Yandongl writeup of Wang 2009

From Cohen Courses
Jump to navigationJump to search

This is a review of Wang_2009_automatic_set_instance_extraction_using_the_web by user:Yandongl.

This paper again extends two previous papers (Wang 2007, Wang 2008) by adding a new functionality, which is to extract a list of instances only by a given semantic name. This is really an enjoyable feature since I believe it's typical for lots of users to only input a class name rather than giving any instance. To implement this, a couple of new components were introduced such as Noise Instance Generator, Set Expander, Reranker and Bootstrapper. Among those components, the most important ones in my opinions are NIG that use hyponym to obtain initial seed instances; Fetcher that sending a two-seed query for each pair of seeds; Extractor extracts wrapper for a minimum of two seeds; and sing hint words when querying search engine; Reranker that ranks the list twice for maximum accuracy.
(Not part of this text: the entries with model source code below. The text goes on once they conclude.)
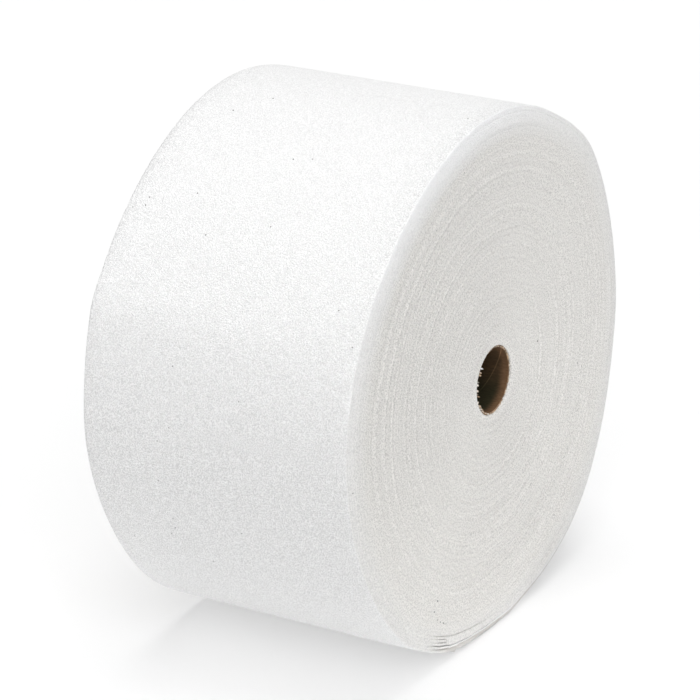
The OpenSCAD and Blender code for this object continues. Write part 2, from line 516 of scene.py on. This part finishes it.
def model_wound_sheet(sizes):
    """The whole sheet. Its section is spun, drawn into a spiral, joined turn to turn and closed."""
    hole_r = CORE_R + sizes.core_gap
    wound = sizes.mean_r - hole_r
    turns = round(wound / sizes.sheet_t)
    outline = sheet_outline(turns)
    angles = column_angles(sizes)
    places = [(share * sizes.half_w, hole_r + wound * turn / turns) for turn, groove, share in outline]
    rows = {"turn": outline[:, 0], "groove": outline[:, 1], "share": outline[:, 2]}
    piece = spun("wound_foam_sheet", places, rows, len(angles) - 1, closed=False)

    at = sheet_places(piece, sizes, turns, angles)
    opening = loosened(at.from_tail, at.inward) * (at.share == 1)
    radius = hole_r + (soft_radius(sizes, at.angle) - hole_r) * at.out / turns
    part = at.turn - np.floor(at.turn + 0.01)
    side = np.isclose(part, CROWN, atol=0.01) * 1.0 - np.isclose(part, 1 - CROWN, atol=0.01)
    radius += SPREAD * sizes.sheet_t * opening * side
    radius += near_free_end(sizes, at) + soft_lumps(sizes, at) + rippled(sizes, at)
    shift = slid(sizes, at) + stood_out(sizes, at)
    x = at.share * (sizes.half_w - set_back(sizes, at, opening)) + shift
    set_points(piece, x, radius, at.angle)
    mark_sheet(piece, sizes, at, radius)

    def close():
        bpy.ops.mesh.remove_doubles(threshold=0.004 * MM)
        bpy.ops.mesh.fill_holes(sides=0)
        bpy.ops.mesh.normals_make_consistent(inside=False)

    in_edit_mode(piece, close)
    for key in rows:
        piece.data.attributes.remove(piece.data.attributes[key])
    smooth_by_angle(piece, 62)
    return piece


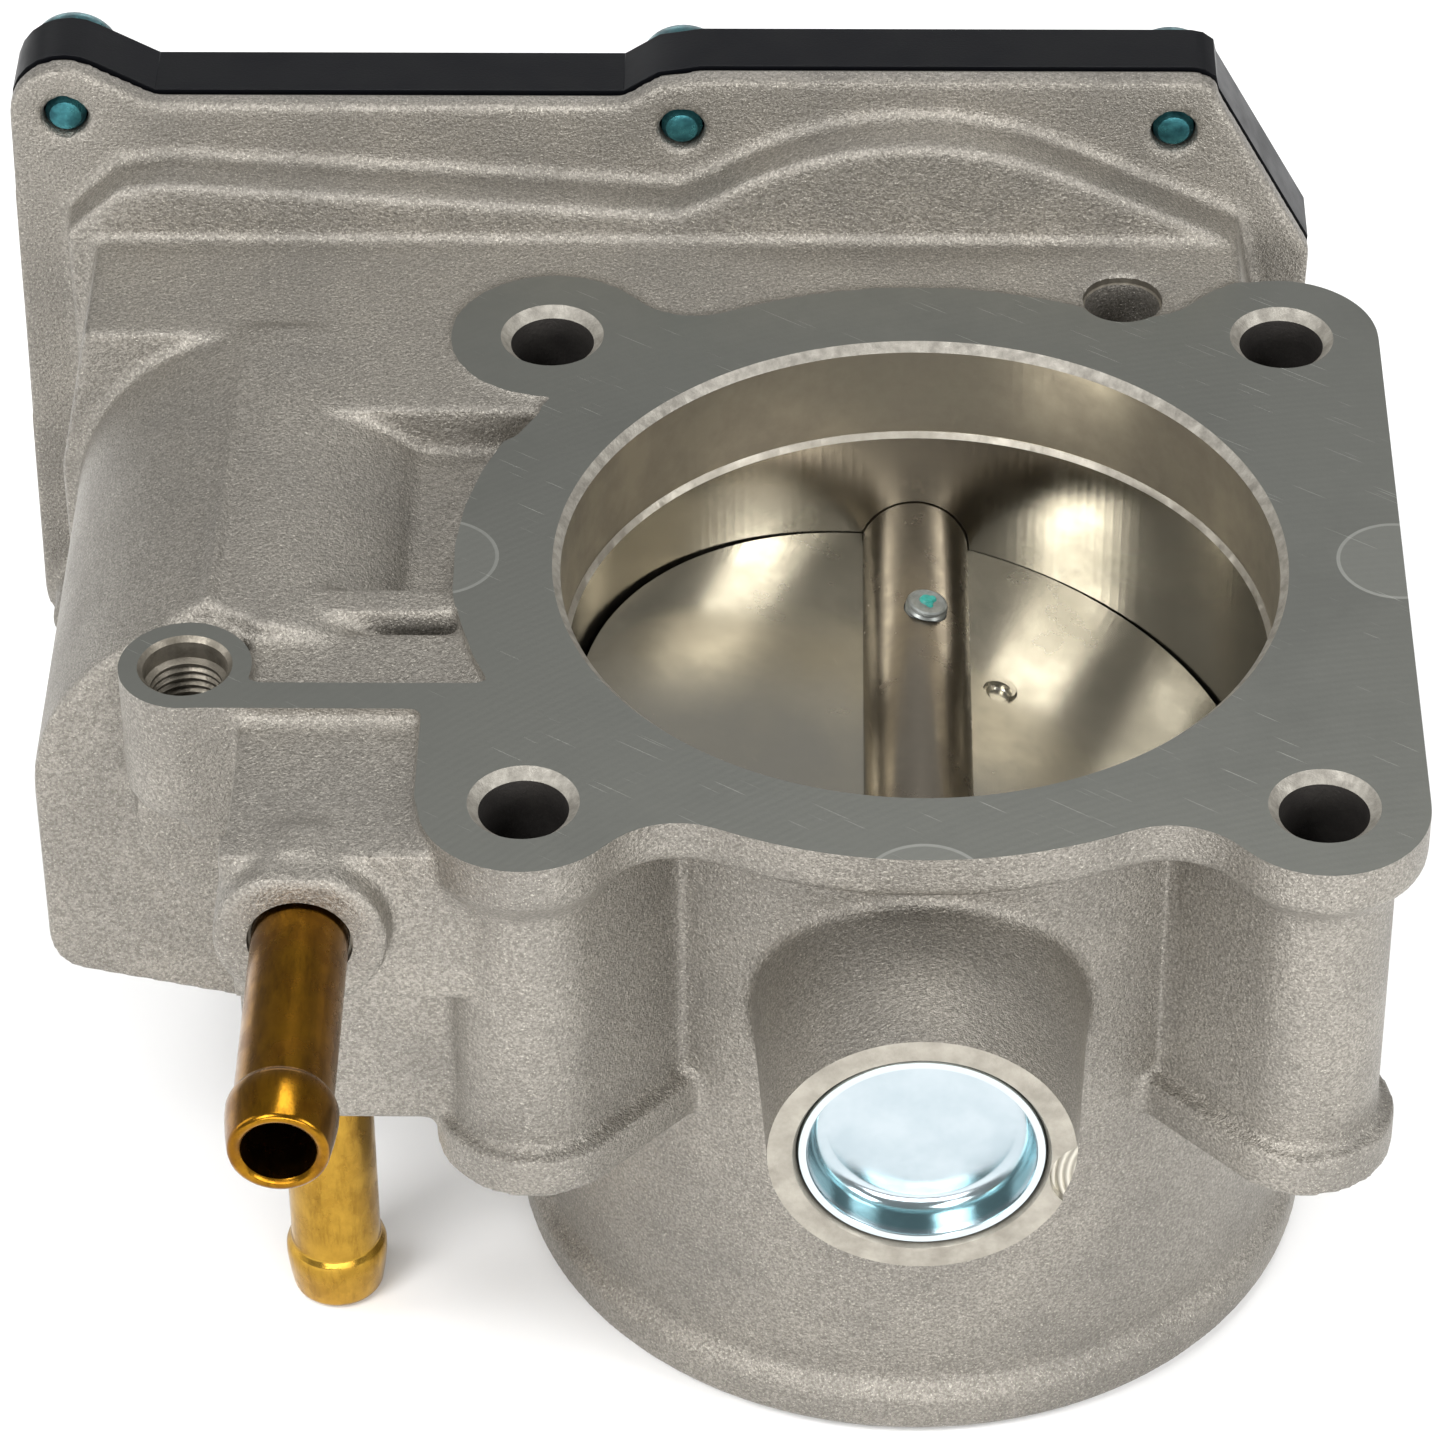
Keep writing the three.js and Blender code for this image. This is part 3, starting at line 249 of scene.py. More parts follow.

Experiments show how each component(NIG,RR,BS) boosts the accuracy of the whole system, and that this new system beats other comparison ones such as Kozareva and Pasca. In addition, ASIE still has the language-independence feature, and it works for three languages (English, Chinese, and Japanese).

ASIE uses Yahoo rather than Google, which has been used in previous systems, for search engine service. This looks quite strange to me.